Not very Christian like

I think making the choice to go to Regent when there are so many other credible schools to choose from is what makes people question the intelligence and or credibility of those who attend Regent. Pat Robertson is a money hungry, hate mongering, judgemental false prophet. He has already proven the levels he will sink to just to get another dollar in his pocket (sending his Mercy plane to Africa for diamnonds). One more thing - Brauch says they want to teach their students about displaying the characters of Jesus Christ. How can they do that when their fonder is the farthest thing from Jesus Christ that ever walked. Jesus Christ loves all - even those who sin against him. He gives them the oppurtunity to turn to him up until the very end. Pat only gives oppurtunity if you can pay him. Have those of you that chose this school for Christian Family Values read up on the comments and judgements good ole Pat has passed on so many? Not very Christian like!

Thanks for this Story

It is good to hear that Regent law school is improving. However, the chart above omits a comparison of average bar pass rates, which are very low for Regent. While the most recent two classes have improved, the 2005 four year average Virginia bar pass rate was reported as 51.5%. Almost half of Regent graduates do not pass the bar. You should have compared this figure to the other Virginia schools in the chart. You also told us that Pat Robertson went to Yale Law School, but you did not tell us whether he passed the bar exam. In addition, Regent has included current sitting judges on the list of adjunct faculty on its website. You really should look into the ethical basis of this practice.
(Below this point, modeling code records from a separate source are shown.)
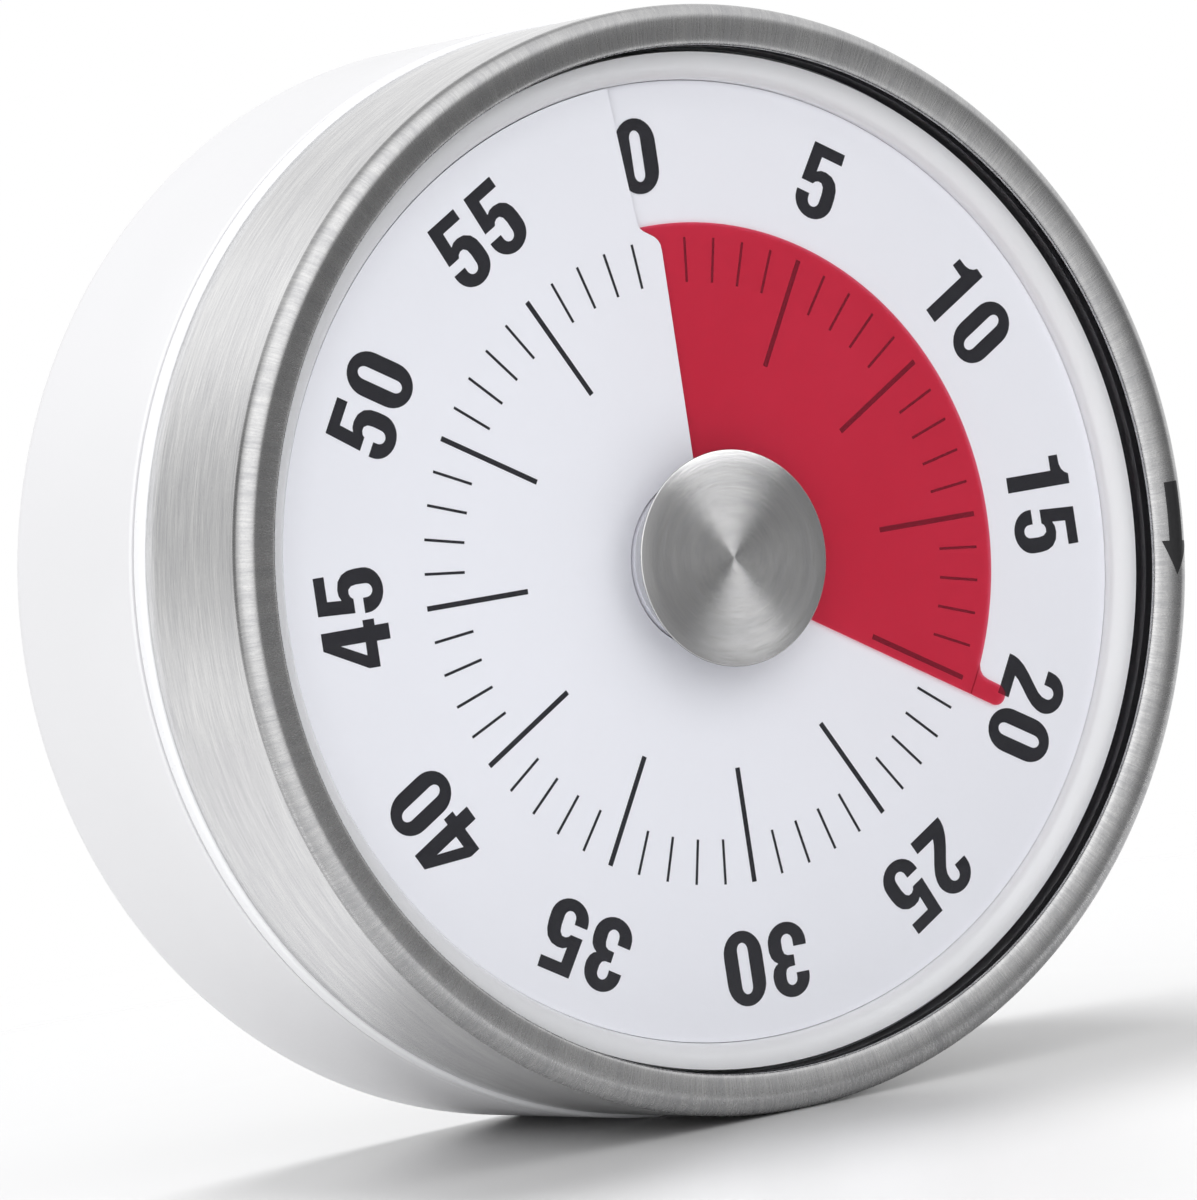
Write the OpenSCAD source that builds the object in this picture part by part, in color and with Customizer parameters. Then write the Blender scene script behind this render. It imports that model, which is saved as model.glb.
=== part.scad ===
// Round sixty-minute kitchen timer: steel grip ring over a white drum, a slit
// dial with a red film that shows the time left, a spring movement and a bell
// behind it, and magnets in the back.
// Every shape is drawn with its axis along Z and the dial towards +Z, then
// turned so that the dial faces -Y and the zero mark points to +Z.
// The origin is the centre of the flat rear face.

/* [Outside] */
// Outside radius of the grip ring
ring_r = 40; // [39.9:0.05:40.1]
// Outside radius of the white drum and of the collar behind the ring
drum_r = 40.3; // [40.1:0.1:40.4]
// Height of the drum's rear edge above the resting face
drum_rear = 0.5; // [0.4:0.1:0.6]
// Radius of the drum's rear corner
drum_round = 3; // [2:0.5:4]
// Wall thickness of the drum
drum_wall = 1.8; // [1.5:0.1:2.2]
// Radius of the round edge at the front of the grip ring
ring_round = 1.2; // [1:0.1:1.3]
// Sheet thickness of the grip ring
ring_sheet = 0.5; // [0.4:0.05:0.6]
// Radius of the window in the grip ring
window_r = 37; // [36.95:0.05:37.05]

/* [Dial] */
// Height of the dial's face above the rear face
dial_z = 33; // [32.9:0.05:33.1]
// Radius of the dial
dial_r = 34.66; // [34.5:0.02:34.68]
// Height that the red film climbs in one turn
climb = 1; // [0.9:0.05:1.1]
// How far the lips of the dial's slit stand off, one down and one up
lip = 0.35; // [0.3:0.05:0.4]
// Thickness of the dial
dial_t = 0.24; // [0.2:0.02:0.26]
// Radius of the red film
film_r = 24.45; // [23:0.05:24.5]
// Thickness of the red film
film_t = 0.14; // [0.1:0.02:0.16]
// Minutes shown on the dial
minutes = 20; // [1:1:59]
// Radius of the steel cap in the middle
cap_r = 7.8; // [7:0.1:8]

/* [Movement] */
// Share of the pitch that a tooth takes
tooth_share = 0.4; // [0.36:0.01:0.42]
// Radius of the movement's plates
plate_r = 33; // [32.5:0.1:33.1]

/* [Back] */
// Radius of the grip pad on the back
pad_r = 29.5; // [28:0.5:30]
// Radius of each magnet
magnet_r = 6; // [5:0.5:6.5]
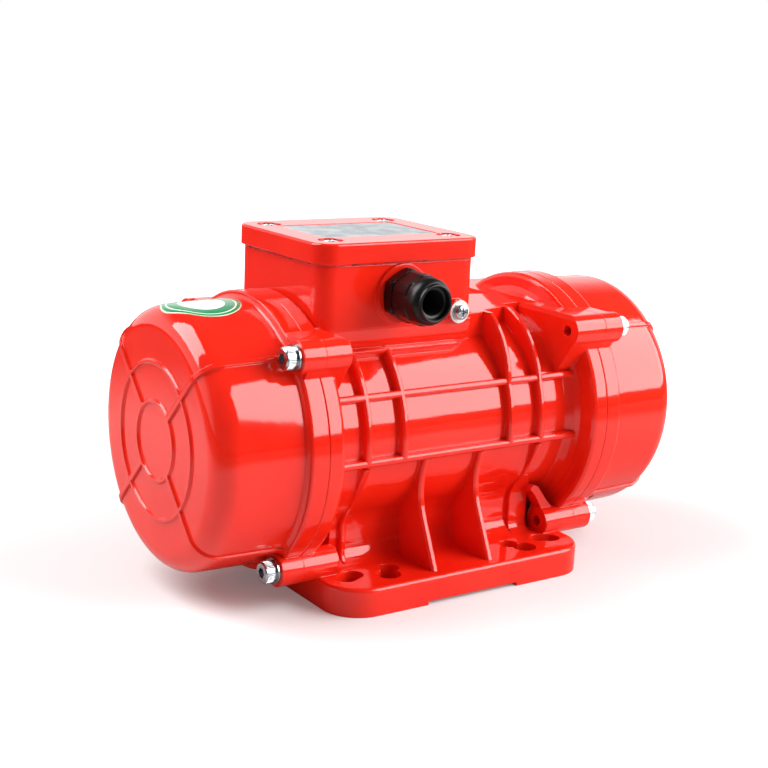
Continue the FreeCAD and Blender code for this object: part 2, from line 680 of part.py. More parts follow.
def winding_leads():
    """Sleeved leads from the end turns up through the passage to the terminal block."""
    low, high, bend = AXIS_Z + 38, 153.0, 6.0
    start_x, end_x = -CORE_HALF - 16.2, TERMINAL_X0
    k = bend * (1 - math.cos(math.radians(45)))
    path = Part.Wire([
        Part.LineSegment(V(start_x, 0, low), V(LEAD_X + bend, 0, low)).toShape(),
        Part.Arc(V(LEAD_X + bend, 0, low), V(LEAD_X + k, 0, low + k), V(LEAD_X, 0, low + bend)).toShape(),
        Part.LineSegment(V(LEAD_X, 0, low + bend), V(LEAD_X, 0, high - bend)).toShape(),
        Part.Arc(V(LEAD_X, 0, high - bend), V(LEAD_X + k, 0, high - k), V(LEAD_X + bend, 0, high)).toShape(),
        Part.LineSegment(V(LEAD_X + bend, 0, high), V(end_x, 0, high)).toShape()])
    section = Part.Wire([Part.makeCircle(3.5, V(start_x, 0, low), V(1, 0, 0))])
    return path.makePipeShell([section], True, False)


# ---- rotor --------------------------------------------------------------------------
def rotor_shaft():
    """Stepped shaft with a keyway at each end, under the eccentric weights."""
    half = [(0, 15.5), (40, 15.5), (40, 14.5), (BEARING_X0, 14.5), (BEARING_X0, SHAFT_R), (91, SHAFT_R),
            (91, 12.0), (131, 12.0), (132, 11.0)]
    right = [(x, r) for x, r in half]
    left = [(-x, r) for x, r in reversed(half[1:])]
    shaft = spun([(-132, 0)] + left + right + [(132, 0)])
    for side in (-1, 1):
        x0, x1 = sorted((side * KEY_X0, side * KEY_X1))
        shaft = shaft.cut(Part.makeBox(x1 - x0, 6, 6, V(x0, -3, AXIS_Z + 8.5)))
        g0, g1 = sorted((side * 126.4, side * 127.7))
        shaft = shaft.cut(ring_x(13, 11.2, g0, g1))
    return shaft




def shaft_key():
    return Part.makeBox(KEY_X1 - KEY_X0, 6, 6, V(KEY_X0, -3, AXIS_Z + 8.5))


def rotor_core():
    """Rotor stack with the aluminium cage's slots closed under its surface."""
    return ring_x(ROTOR_R, 15.5, -CORE_HALF, CORE_HALF)


def rotor_end_rings():
    """Cast end rings of the squirrel cage with their short blades."""
    ring = ring_x(25.0, 17.0, CORE_HALF, CORE_HALF + 8)
    blades = []
    for i in range(8):
        blade = Part.makeBox(5, 2, 5.5, V(CORE_HALF + 8, -1, AXIS_Z + 18.5))
        blades.append(turned(blade, 45.0 * i))
    one = fused([ring] + blades)
    return Part.makeCompound([one, mirrored_x(one)])


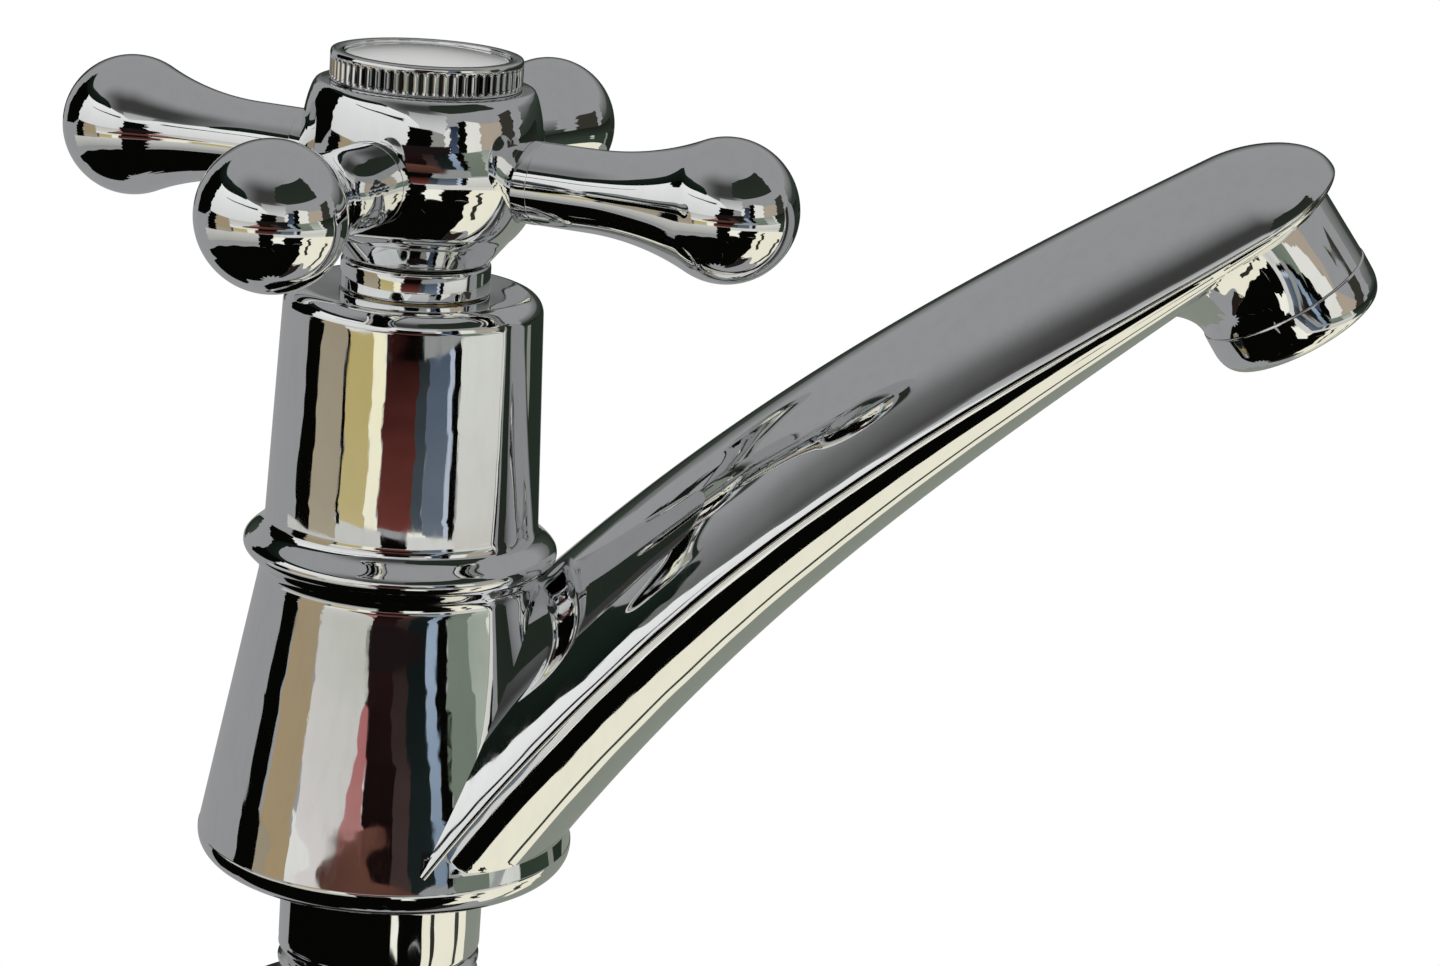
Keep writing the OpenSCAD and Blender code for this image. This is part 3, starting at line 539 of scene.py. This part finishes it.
# Outside: a cone from the foot, then a barrel of two elliptical arcs that meet at its belly.
hub_foot_r, belly_z = 7.4, hub_z+arm_h+1
lower_w, lower_h, upper_w, upper_h = 5.5, 8.8, 2.3, hub_h-arm_h-0.2
lower = arc((hub_r-lower_w, belly_z), (lower_w, lower_h), -58, 0, 22)
upper = arc((hub_r-upper_w, belly_z), (upper_w, upper_h), 2, 57, 18)
# Inside: the recess for the cap, the hole for the screw, the splines and the foot's pocket.
recess_r, recess_z, screw_hole_r, web_z = 7.8, hub_z+14.6, 2.25, hub_z+13
spline_r, pocket_r, pocket_z = 4.15, hub_foot_r-1.2, hub_z+3.1
foot = rounded([(pocket_r, hub_z, 0.15), (hub_foot_r, hub_z, 0.15), (9.35, hub_z+2.4, 0.12),
                (*lower[0], 0.1)])[4:-7]
top = rounded([(11.02, hub_top-0.4, 0.1), (10.7, hub_top, 0.3), (recess_r, hub_top, 0.2),
               (recess_r, recess_z, 0.1), (screw_hole_r, recess_z, 0.1),
               (screw_hole_r, web_z, 0.1), (spline_r, web_z, 0.1), (spline_r, pocket_z, 0.1),
               (pocket_r, pocket_z, 0.1)])[7:]
hub = skin("handle_hub_barrel", turned(np.vstack([foot, lower, upper, top])), "loop")


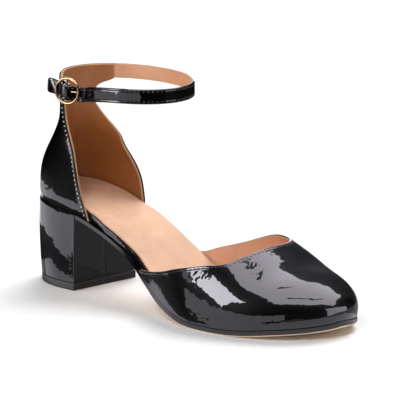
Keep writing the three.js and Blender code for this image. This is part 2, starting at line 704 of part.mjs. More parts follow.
// Rows from the middle of the bar (reach 0) to the frame (reach 1): out is 0 under the frame and 1 over the bar
const crossingRows = [
  { reach: 1.15, out: 0 },
  { reach: 0.92, out: 0.04 },
  { reach: 0.64, out: 0.33 },
  { reach: 0.36, out: 0.78 },
  { reach: 0.17, out: 0.96 },
];
const riseAlong = (back) => mix(-frontDrop, tailRise, (back + frameRadius) / (tailLength + frameRadius));
const throughBuckle = (back, out) => atBuckle(back, out, riseAlong(back));
const crossing = (row, sign) => throughBuckle(sign * row.reach * frameRadius, mix(-underRim, overBar, row.out));
const buckleKnots = [
  atBuckle(-frameRadius - 5, -underRim, -0.8 * frontDrop),
  ...crossingRows.map((row) => crossing(row, -1)),
  throughBuckle(0, overBar),
  ...[...crossingRows].reverse().map((row) => crossing(row, 1)),
  throughBuckle(mix(frameRadius, tailLength, 0.5), -underRim),
  throughBuckle(tailLength, -underRim + 0.8),
];
const strapKnots = [...loopKnots, ...buckleKnots];
const strapRoute = new THREE.CatmullRomCurve3(strapKnots, false, 'centripetal');
const stepsPerKnot = 3;
const strapPath = strapRoute.getPoints((strapKnots.length - 1) * stepsPerKnot);
const strapBody = barGeometry(strapPath, strapHeight, strapThickness);
const prongHole = rod(prongFoot, atBuckle(-prongLength - 1, prongOut), prongWire / 2 + bottomGap);
const frameRoom = new THREE.TorusGeometry(frameRadius, ringWire / 2 + bottomGap, frameSides, frameSteps);
placeFrame(frameRoom);
const strap = toSolid(strapBody).subtract(toSolid(prongHole)).subtract(toSolid(frameRoom));
addPiece('strap', fromSolid(strap), patent);

export default group;
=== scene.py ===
"""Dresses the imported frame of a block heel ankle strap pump, and lights it for the photo's view."""

import bmesh
import bpy
import numpy as np
from bpy.props import FloatProperty, FloatVectorProperty, PointerProperty
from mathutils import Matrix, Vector


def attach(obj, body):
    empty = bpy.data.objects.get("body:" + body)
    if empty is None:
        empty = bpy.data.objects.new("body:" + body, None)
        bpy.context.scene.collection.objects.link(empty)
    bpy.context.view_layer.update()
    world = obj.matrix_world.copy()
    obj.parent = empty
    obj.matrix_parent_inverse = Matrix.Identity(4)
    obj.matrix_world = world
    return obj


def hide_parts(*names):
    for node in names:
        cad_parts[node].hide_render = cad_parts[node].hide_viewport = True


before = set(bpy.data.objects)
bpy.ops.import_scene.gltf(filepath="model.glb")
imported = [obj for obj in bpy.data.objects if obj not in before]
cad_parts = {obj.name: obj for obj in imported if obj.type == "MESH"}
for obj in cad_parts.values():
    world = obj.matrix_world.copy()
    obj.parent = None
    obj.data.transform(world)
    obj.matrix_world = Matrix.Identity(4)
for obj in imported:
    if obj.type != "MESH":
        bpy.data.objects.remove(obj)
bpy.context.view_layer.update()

bl_info = {
    "name": "Block Heel Pump",
    "version": (1, 0, 0),
    "blender": (4, 5, 0),
    "location": "3D View > Sidebar > Pump",
    "description": "Makes a patent leather pump with a block heel and an ankle strap",
    "category": "Object",
}

# All shapes are worked out in millimetres, in the frame's axes: +X to the toe, +Y to the inner side, +Z up
MM = 0.001
DEGREES = np.pi / 180
FORWARD = np.array([1.0, 0, 0])
UP = np.array([0, 0, 1.0])

# Driving dimensions of the last and the sole
SOLE_LENGTH = 232.8
HEEL_SETBACK = 23.4
SEAT_WIDTH = 49.0
WAIST_WIDTH = 45.8
BALL_WIDTH = 82.0
TOE_SWING = 8.9
HEEL_RISE = 53.6
TOE_SPRING = 6.1
CROWN_HEIGHT = 40.0
PIECE_GAP = 0.3

# Driving dimensions of the layers
OUTSOLE_THICKNESS = 3.0
OUTSOLE_LIP = 0.15
BOARD_THICKNESS = 3.0
SEAT_THICKNESS = 6.2
SOCK_THICKNESS = 1.2
SOCK_INSET = 0.8
VAMP_WALL = 1.8
QUARTER_WALL = 2.2

# Driving dimensions of the heel
HEEL_FOOT_WIDTH = 50.6
HEEL_FOOT_LENGTH = 46.0
TOP_PIECE_THICKNESS = 4.8
FOOT_CURVE_SHARE = 0.72
HEEL_SWELL = 0.7
HEEL_SHOULDER = 0.35
BREAST_GROOVE = 0.4

# Driving dimensions of the ankle strap
LOOP_LENGTH = 90.2
LOOP_WIDTH = 68.6
LOOP_FORWARD = 41.0
LOOP_INWARD = 1.7
LOOP_TOP = 128.2
LOOP_PITCH = 2.0
LOOP_ROLL = 0.8
STRAP_HEIGHT = 8.8
STRAP_THICKNESS = 1.7
STRAP_SEAM_INSET = 1.5
STRAP_LOOP_END = 236.0

# Driving dimensions of the buckle
RING_DIAMETER = 16.4
RING_WIRE = 1.6
BAR_WIRE = 1.3
PRONG_WIRE = 1.0
RING_FORWARD = 29.0
RING_OUTWARD = 34.6
RING_DROP = 5.9
RING_TURN = 19.0
TAIL_LENGTH = 13.4
TAIL_RISE = 2.6
TAIL_TWIST = 18.0
FRONT_DROP = 1.8
TAB_THICKNESS = 0.8

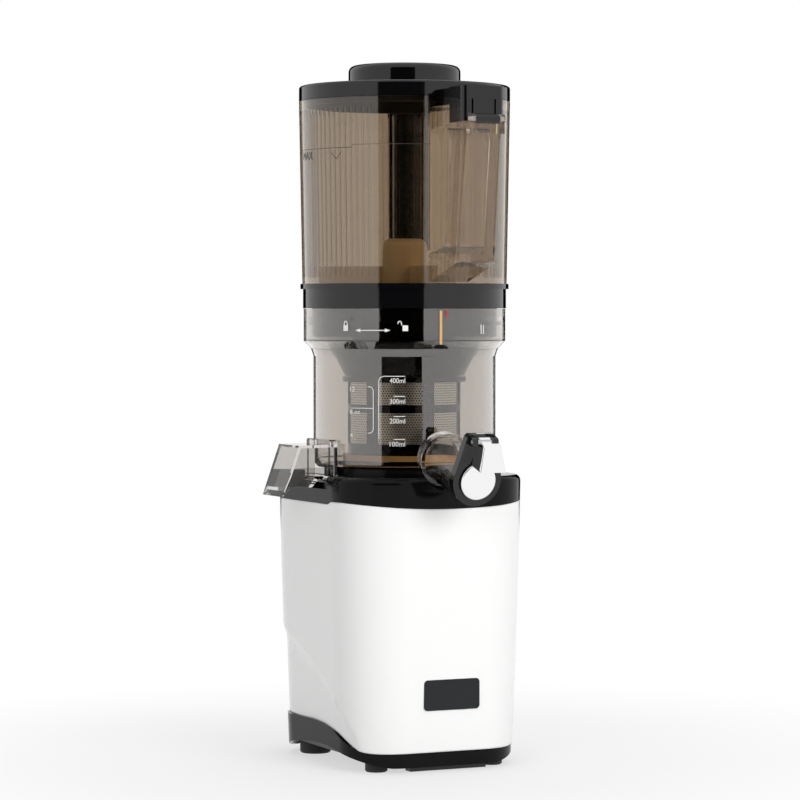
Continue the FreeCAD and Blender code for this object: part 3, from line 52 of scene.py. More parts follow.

Here Perception is Reality

Jon Stewart's comments concerning Monica Goodling were right on the mark. Monica did her undergraduate indoctrination at Messiah College for heaven's sake. Most of the student's are products of a home schooled insular environment that breeds intolerance. They are perfect fodder for Pat's diploma mill. With the head nitwit Bush in charge, Regent graduates have goose stepped into prominent positions at the Attorney General's office. The result has been a fiasco. Even poor Monica couldn't tell right from wrong and she was one of the lucky ones who somehow manage to pass the bar. Bush will be gone soon and so will the recruiters who manage to find gainful employment for a distinct class of underachievers. Oh, and by the way, yes the partners at Hunton and Williams are careful not to raise their eyebrows - while they laugh behind the backs of the little litigators from Regent.

Good For You Regent

When the knee-jerk secularists and Anti-Christ messengers attacks you, it really is a blessing and a sign that you are on the right track. Keep up the good work at Regent Law School!